[Structured object records]
⁂

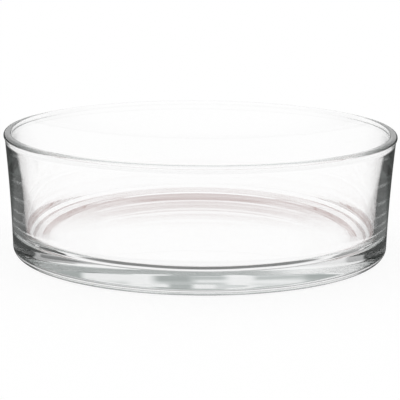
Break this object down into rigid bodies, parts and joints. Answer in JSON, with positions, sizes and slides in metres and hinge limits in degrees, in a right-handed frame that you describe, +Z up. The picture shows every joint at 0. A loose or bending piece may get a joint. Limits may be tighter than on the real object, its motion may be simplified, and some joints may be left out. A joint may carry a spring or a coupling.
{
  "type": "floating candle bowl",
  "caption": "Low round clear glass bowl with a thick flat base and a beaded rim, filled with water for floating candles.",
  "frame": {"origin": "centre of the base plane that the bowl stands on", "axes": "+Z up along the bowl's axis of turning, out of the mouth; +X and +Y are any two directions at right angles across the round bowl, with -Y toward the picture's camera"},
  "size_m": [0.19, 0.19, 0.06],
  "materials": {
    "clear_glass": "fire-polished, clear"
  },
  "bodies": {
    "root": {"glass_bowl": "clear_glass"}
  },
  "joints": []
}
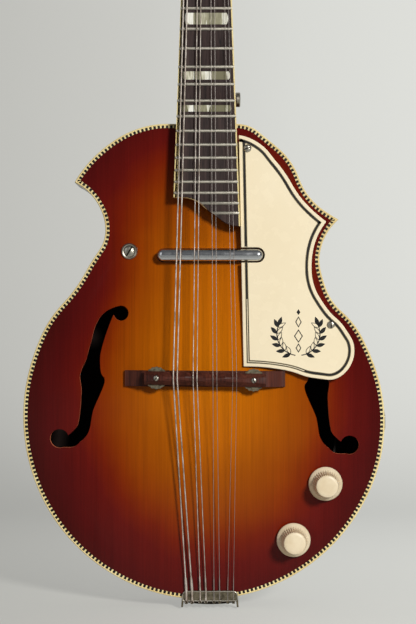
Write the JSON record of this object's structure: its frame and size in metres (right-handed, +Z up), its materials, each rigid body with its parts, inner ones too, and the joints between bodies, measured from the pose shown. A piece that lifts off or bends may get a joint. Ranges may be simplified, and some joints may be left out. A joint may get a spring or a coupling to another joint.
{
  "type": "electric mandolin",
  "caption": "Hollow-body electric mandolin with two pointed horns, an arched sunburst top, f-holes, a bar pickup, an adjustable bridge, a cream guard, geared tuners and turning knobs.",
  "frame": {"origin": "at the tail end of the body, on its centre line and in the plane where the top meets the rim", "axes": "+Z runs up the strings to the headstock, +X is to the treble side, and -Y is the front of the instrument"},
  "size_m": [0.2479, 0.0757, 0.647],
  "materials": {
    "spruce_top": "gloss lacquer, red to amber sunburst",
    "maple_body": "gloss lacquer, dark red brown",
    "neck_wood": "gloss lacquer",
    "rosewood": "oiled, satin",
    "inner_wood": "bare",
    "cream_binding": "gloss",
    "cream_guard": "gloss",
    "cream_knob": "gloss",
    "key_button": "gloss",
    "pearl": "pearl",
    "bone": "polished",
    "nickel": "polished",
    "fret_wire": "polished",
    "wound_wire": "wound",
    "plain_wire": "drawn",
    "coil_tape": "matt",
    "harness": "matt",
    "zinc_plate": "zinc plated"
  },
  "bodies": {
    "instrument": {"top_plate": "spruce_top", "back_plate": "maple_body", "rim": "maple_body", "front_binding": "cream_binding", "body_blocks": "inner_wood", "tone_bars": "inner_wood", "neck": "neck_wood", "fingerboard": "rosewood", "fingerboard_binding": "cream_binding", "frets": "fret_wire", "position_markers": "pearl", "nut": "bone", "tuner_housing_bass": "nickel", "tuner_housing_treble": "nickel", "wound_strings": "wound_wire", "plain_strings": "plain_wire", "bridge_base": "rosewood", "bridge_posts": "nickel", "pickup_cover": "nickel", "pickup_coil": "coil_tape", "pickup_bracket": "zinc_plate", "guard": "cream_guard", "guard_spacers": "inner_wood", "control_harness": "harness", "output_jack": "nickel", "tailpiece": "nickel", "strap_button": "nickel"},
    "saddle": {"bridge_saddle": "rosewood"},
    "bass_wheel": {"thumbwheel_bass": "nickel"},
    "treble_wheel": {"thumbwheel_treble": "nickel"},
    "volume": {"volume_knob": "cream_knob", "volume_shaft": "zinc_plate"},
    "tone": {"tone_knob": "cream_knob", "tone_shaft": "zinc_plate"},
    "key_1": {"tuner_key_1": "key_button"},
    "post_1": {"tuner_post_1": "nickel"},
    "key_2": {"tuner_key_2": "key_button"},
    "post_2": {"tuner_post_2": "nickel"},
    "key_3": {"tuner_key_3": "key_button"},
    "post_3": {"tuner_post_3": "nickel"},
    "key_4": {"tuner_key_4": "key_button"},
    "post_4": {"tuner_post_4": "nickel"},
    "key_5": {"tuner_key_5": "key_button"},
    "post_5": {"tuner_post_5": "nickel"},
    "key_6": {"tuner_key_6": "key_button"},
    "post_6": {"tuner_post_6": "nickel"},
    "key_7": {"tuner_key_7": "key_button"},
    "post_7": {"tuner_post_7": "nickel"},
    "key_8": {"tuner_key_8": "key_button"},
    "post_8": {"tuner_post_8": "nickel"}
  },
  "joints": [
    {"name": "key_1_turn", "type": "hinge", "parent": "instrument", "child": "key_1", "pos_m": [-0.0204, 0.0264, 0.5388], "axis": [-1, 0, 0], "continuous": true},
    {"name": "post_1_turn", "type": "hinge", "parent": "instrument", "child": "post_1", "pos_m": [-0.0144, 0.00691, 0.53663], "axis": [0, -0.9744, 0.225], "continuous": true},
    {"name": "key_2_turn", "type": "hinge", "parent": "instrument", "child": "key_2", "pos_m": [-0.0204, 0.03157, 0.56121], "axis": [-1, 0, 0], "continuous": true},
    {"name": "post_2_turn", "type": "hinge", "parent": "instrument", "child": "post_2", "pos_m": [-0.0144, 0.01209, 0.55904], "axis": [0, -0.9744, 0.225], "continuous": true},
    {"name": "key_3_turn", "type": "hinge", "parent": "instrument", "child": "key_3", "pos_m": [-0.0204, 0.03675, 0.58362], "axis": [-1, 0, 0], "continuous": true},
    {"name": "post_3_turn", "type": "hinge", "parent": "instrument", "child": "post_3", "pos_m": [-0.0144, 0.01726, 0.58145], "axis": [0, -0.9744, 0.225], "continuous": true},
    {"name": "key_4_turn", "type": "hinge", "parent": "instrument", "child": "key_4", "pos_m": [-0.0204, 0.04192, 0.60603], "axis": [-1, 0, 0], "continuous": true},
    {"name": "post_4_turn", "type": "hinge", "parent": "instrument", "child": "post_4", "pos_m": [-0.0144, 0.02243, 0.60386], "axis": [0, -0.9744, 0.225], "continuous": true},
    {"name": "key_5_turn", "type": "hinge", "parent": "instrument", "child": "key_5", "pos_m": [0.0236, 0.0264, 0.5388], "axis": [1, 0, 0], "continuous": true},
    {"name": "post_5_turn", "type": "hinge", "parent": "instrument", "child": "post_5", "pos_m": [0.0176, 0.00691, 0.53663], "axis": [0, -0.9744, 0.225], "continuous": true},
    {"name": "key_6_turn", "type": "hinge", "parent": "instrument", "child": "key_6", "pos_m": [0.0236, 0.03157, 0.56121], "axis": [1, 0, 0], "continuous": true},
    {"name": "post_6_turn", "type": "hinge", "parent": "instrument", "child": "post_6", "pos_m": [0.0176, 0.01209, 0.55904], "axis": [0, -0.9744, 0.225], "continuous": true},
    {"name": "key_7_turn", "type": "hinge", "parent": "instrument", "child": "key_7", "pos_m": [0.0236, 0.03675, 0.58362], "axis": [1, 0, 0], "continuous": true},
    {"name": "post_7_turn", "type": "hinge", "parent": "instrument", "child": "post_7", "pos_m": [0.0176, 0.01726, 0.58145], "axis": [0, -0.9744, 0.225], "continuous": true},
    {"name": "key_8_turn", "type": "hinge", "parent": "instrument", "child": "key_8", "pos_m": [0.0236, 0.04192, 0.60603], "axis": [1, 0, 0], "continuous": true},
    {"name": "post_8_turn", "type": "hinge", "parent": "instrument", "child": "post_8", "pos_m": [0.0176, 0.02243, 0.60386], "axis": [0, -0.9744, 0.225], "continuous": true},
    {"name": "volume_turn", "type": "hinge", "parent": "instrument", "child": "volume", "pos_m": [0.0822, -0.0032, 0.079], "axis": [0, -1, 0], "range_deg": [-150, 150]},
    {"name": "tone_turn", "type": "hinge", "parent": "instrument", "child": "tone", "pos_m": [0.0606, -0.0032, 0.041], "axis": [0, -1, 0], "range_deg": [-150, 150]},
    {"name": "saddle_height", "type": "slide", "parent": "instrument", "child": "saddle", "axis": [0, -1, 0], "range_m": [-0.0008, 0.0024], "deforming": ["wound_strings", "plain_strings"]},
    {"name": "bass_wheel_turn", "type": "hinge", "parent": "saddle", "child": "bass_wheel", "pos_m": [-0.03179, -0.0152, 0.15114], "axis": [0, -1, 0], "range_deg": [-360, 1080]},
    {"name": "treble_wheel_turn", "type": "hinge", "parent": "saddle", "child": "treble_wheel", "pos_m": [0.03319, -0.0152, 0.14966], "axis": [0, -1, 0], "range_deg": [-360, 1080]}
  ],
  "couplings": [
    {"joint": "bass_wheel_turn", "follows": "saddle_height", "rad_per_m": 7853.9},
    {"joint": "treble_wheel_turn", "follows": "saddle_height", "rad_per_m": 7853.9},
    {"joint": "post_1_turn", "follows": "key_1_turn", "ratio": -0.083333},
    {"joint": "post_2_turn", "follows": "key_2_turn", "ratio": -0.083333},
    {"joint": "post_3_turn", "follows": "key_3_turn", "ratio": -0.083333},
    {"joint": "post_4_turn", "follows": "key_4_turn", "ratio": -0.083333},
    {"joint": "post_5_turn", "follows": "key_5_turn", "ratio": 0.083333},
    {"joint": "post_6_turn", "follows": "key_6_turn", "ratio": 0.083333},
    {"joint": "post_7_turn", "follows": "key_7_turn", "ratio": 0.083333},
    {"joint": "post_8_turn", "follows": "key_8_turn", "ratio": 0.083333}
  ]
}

⁂

**What you need to do**. Gather and return every line that holds the string "rigid".

**Response to the exercise**.
Break this object down into rigid bodies, parts and joints. Answer in JSON, with positions, sizes and slides in metres and hinge limits in degrees, in a right-handed frame that you describe, +Z up. The picture shows every joint at 0. A loose or bending piece may get a joint. Limits may be tighter than on the real object, its motion may be simplified, and some joints may be left out. A joint may carry a spring or a coupling.
Write the JSON record of this object's structure: its frame and size in metres (right-handed, +Z up), its materials, each rigid body with its parts, inner ones too, and the joints between bodies, measured from the pose shown. A piece that lifts off or bends may get a joint. Ranges may be simplified, and some joints may be left out. A joint may get a spring or a coupling to another joint.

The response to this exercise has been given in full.